**Aim**
Below are entries. Reproduce exactly the lines between the line holding "cuff(left), knit, parts)" and the line holding "millimetres and degrees.", inclusive, and only those.
_ _ _
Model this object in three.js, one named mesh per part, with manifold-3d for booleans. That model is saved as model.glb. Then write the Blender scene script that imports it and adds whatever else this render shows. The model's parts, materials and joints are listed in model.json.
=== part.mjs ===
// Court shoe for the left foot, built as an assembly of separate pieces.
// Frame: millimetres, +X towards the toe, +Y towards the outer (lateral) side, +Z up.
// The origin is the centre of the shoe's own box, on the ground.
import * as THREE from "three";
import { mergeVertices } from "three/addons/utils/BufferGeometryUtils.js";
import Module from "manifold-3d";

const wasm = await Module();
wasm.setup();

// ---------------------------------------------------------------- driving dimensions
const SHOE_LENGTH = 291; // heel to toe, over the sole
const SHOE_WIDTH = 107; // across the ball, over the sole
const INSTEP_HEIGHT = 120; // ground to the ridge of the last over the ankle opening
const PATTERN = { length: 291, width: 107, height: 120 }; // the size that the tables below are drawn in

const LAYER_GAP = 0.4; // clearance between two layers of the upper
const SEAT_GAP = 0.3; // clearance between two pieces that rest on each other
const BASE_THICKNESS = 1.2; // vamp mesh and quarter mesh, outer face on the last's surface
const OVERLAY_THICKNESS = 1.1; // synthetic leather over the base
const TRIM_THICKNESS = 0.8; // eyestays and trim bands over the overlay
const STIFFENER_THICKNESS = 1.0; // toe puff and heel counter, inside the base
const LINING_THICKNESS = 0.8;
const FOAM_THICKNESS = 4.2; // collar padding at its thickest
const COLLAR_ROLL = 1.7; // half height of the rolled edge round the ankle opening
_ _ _
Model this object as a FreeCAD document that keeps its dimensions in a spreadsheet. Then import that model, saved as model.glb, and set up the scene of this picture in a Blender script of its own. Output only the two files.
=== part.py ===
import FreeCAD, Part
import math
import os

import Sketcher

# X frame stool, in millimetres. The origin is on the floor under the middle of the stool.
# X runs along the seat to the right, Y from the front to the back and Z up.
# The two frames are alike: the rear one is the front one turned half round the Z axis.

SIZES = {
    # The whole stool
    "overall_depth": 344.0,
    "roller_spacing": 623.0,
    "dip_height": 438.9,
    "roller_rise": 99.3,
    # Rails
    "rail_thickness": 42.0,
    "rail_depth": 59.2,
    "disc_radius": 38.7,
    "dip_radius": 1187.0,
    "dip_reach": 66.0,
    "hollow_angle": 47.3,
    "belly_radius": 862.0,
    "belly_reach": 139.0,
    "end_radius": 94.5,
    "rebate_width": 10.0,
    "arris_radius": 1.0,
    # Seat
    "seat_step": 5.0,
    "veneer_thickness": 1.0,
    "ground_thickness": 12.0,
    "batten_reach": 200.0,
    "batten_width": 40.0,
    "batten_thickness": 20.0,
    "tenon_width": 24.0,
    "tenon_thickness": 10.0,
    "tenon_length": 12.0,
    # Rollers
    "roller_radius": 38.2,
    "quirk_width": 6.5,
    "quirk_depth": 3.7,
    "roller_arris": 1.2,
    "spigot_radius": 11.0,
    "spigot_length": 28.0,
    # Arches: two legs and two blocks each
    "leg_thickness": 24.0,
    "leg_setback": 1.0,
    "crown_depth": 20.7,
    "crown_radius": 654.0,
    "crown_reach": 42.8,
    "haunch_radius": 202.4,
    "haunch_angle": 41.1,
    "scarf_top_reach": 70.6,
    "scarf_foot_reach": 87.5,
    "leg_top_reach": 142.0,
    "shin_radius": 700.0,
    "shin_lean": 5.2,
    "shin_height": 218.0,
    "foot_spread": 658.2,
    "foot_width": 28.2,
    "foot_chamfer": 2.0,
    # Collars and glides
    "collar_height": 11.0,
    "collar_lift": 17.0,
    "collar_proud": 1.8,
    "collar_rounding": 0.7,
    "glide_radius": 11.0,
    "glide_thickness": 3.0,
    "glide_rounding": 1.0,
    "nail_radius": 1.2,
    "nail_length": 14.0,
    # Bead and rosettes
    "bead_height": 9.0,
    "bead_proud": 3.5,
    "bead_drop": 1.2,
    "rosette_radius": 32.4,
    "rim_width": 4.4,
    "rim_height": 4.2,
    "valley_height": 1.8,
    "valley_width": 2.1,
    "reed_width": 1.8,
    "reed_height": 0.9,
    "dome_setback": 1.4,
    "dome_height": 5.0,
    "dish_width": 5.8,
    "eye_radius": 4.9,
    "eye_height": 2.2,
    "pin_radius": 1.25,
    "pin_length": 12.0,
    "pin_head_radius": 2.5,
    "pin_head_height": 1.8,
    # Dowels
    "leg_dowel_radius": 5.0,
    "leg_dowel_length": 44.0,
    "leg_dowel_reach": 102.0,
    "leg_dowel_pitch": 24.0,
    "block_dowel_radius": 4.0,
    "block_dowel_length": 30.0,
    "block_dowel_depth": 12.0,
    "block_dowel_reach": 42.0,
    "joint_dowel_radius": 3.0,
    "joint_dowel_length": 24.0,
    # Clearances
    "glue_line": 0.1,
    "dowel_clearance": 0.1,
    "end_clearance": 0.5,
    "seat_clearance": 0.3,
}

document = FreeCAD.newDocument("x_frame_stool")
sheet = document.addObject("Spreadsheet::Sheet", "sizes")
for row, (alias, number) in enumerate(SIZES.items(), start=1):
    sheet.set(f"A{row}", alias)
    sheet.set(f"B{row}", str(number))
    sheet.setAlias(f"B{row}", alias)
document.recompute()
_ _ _
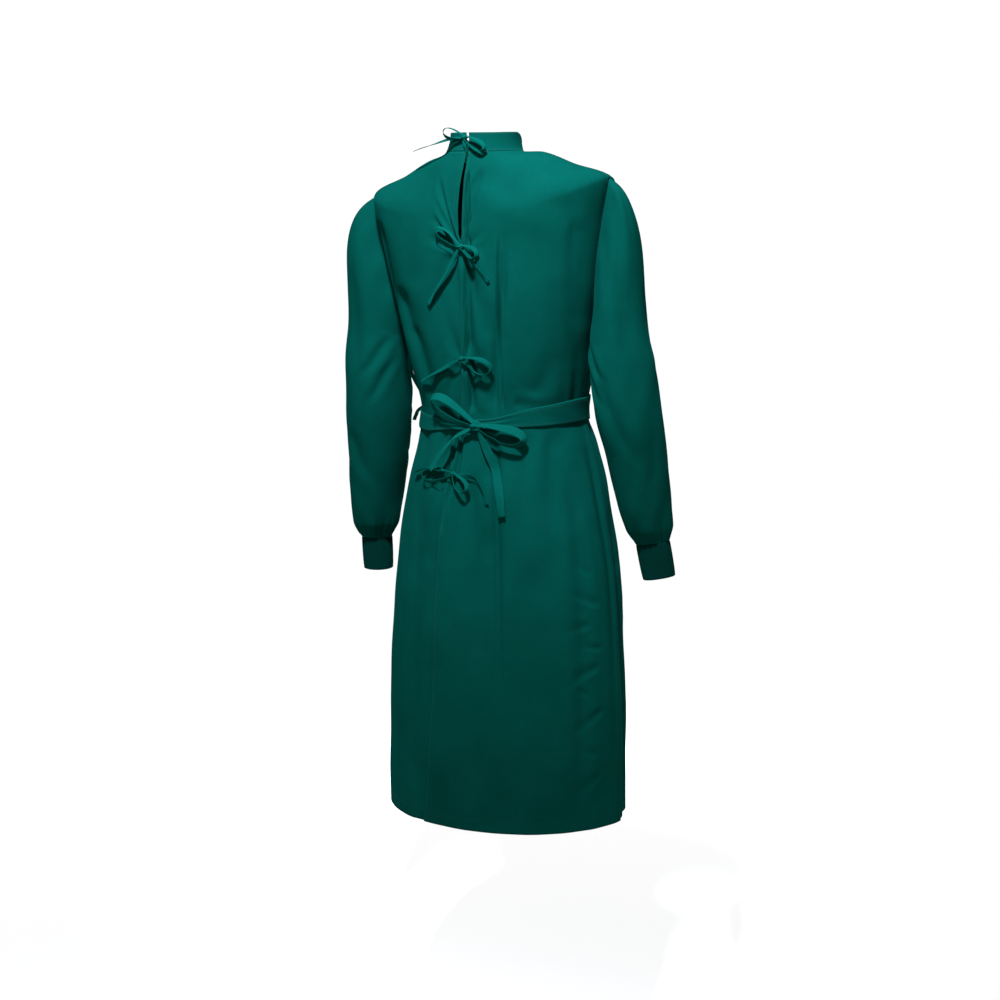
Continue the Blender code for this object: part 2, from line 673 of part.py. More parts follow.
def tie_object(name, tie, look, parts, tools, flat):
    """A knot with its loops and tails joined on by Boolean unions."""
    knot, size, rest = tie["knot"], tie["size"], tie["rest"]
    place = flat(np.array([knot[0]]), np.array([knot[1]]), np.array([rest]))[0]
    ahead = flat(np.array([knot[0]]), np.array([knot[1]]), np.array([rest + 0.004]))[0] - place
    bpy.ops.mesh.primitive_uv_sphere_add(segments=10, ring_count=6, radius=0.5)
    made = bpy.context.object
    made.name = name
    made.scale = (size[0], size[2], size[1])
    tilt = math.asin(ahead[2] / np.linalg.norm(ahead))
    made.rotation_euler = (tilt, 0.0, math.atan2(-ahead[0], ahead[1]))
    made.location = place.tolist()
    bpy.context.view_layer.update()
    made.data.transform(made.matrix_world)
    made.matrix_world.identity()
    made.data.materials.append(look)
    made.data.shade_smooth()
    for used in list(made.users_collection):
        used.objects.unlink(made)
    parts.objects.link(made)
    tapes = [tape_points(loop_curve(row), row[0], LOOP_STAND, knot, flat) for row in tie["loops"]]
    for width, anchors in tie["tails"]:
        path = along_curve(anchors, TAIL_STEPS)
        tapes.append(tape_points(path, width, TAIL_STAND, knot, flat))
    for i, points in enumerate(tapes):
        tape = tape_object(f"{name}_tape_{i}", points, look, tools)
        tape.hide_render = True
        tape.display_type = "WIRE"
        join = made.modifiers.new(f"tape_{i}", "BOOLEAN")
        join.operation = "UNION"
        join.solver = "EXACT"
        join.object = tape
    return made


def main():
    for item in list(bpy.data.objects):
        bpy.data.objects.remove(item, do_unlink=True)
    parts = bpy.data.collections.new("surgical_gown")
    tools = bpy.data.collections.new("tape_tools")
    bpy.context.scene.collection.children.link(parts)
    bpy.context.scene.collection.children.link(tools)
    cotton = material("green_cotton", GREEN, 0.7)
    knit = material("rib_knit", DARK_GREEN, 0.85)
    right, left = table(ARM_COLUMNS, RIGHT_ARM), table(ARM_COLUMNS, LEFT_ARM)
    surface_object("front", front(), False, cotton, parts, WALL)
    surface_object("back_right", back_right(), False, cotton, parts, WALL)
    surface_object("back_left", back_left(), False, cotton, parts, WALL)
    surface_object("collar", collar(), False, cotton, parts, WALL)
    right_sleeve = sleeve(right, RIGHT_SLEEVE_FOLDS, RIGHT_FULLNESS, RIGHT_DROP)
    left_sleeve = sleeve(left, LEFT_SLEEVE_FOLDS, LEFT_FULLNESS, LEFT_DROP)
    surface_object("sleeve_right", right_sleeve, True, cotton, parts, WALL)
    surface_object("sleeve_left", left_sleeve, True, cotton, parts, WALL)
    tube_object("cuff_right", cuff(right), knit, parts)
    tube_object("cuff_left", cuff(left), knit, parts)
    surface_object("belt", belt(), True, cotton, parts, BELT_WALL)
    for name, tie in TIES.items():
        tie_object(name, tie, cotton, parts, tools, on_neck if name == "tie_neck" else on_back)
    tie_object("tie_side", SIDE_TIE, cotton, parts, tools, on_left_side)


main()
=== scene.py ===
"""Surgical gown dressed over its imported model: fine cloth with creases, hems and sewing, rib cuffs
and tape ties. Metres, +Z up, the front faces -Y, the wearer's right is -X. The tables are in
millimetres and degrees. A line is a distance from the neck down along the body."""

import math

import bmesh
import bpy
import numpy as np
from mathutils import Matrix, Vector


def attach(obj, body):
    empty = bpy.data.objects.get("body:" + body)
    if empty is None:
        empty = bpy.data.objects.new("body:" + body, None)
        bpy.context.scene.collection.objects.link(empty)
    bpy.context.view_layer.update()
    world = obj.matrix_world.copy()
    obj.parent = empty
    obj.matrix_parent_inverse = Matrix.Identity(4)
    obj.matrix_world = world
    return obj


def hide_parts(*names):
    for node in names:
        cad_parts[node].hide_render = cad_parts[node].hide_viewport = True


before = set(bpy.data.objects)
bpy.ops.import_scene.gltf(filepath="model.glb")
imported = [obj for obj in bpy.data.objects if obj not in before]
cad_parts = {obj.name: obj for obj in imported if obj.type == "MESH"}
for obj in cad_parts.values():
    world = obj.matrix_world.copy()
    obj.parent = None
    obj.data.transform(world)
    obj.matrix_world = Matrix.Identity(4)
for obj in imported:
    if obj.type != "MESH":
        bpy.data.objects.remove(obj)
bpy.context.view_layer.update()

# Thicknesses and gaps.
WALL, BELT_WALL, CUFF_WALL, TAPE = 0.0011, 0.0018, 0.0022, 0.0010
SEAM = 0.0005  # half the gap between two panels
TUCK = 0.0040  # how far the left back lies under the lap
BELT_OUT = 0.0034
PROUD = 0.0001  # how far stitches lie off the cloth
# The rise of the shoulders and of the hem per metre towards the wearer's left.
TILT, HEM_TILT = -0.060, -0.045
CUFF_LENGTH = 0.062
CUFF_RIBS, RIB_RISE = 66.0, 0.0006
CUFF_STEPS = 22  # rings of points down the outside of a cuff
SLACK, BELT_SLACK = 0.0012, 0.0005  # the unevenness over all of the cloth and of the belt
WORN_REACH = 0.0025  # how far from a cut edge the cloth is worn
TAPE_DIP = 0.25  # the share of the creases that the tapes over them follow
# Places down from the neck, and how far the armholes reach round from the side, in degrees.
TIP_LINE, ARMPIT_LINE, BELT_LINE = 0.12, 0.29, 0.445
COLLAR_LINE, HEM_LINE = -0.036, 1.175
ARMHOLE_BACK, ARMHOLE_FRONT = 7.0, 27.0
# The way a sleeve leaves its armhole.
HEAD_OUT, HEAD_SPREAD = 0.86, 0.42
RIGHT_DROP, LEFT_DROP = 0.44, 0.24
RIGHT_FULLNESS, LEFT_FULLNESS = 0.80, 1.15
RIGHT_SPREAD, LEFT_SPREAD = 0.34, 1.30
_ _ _
**Answer**
    tube_object("cuff_left", cuff(left), knit, parts)
    surface_object("belt", belt(), True, cotton, parts, BELT_WALL)
    for name, tie in TIES.items():
        tie_object(name, tie, cotton, parts, tools, on_neck if name == "tie_neck" else on_back)
    tie_object("tie_side", SIDE_TIE, cotton, parts, tools, on_left_side)


main()
=== scene.py ===
"""Surgical gown dressed over its imported model: fine cloth with creases, hems and sewing, rib cuffs
and tape ties. Metres, +Z up, the front faces -Y, the wearer's right is -X. The tables are in
millimetres and degrees. A line is a distance from the neck down along the body."""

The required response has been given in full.